Feel awful. Slept terrible. All I can think of is my impending confession and the mountain of debt I have got myself into. It's just brutal.
Proudarab wrote:
Thanks for your words SBB,
Not sure I'll get the opportunity today as kids here all day.
Feel awful. Slept terrible. All I can think of is my impending confession and the mountain of debt I have got myself into. It's just brutal.
Oh do I know where you are right now!
There is never going to be a right time mate, don't hold it in too much longer, it festers and will make you ill.
It will get better (more than can be said about that team of yours :)).
Sbb
Thanks mate, that comment made me chuckle. For Chris Zola, my team wear tangerine and we beat Barcelona 4 times.
The thing with me SBB is I start every day on such a downer and I must talk myself into saying that things will be alright as the day goes on. That way I go to sleep ok but wake up in a cold sweat at 5am every morning when the reality hits me. I have been having really weird dreams too.
I think it's the thought of coming clean that's the issue. Once it's done it's done, then the only way is up. I know that I need help and fully intend on getting counselling and attending GA to see what it's like. Have you done that? I'm terrified at the thought of GA but I know it's something I need to do.

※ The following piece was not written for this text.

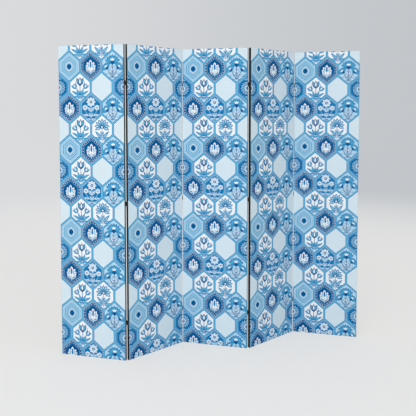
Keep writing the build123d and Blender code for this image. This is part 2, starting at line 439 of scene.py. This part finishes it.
def rosette():
    """A round of petals on a disc, with a small crown above and below it."""
    made = framed("blue", (13.0, "sky"), (15.2, "blue")) + painted("deep", oval(0, 0, 45, 45, count=40))
    petals = 16
    for i in range(petals):
        turn = 360 / petals * i
        made += leaf(*turned((0, 11), turn), 31, 11.5, turn, "pale", "blue", -0.1)
    made += painted("white", oval(0, 0, 14, 14, count=24)) + painted("deep", oval(0, 0, 11, 11, count=20))
    made += painted("pale", *[oval(*turned((0, 6), turn), 2.1, 2.1, count=8) for turn in range(0, 360, 60)])
    crown = leaf(0, 47, 20, 8, 0, "pale", "sky") + twice(leaf(4, 46, 17, 6.5, -54, "pale", "sky"))
    return made + crown + [(name, [(x, -y) for x, y in outline]) for name, outline in crown]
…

The debts are not going anywhere and are something I need to deal with. However as long as I deal with them then they are only going to come down. I know exactly how much is on each credit card and how much interest is charged each month. And I've worked out income and expenditure so hopefully I can apply for a debt repayment plan and it will be accepted. Its the interest that's the killer. Maybe I should've thought of that before falling back into my old ways.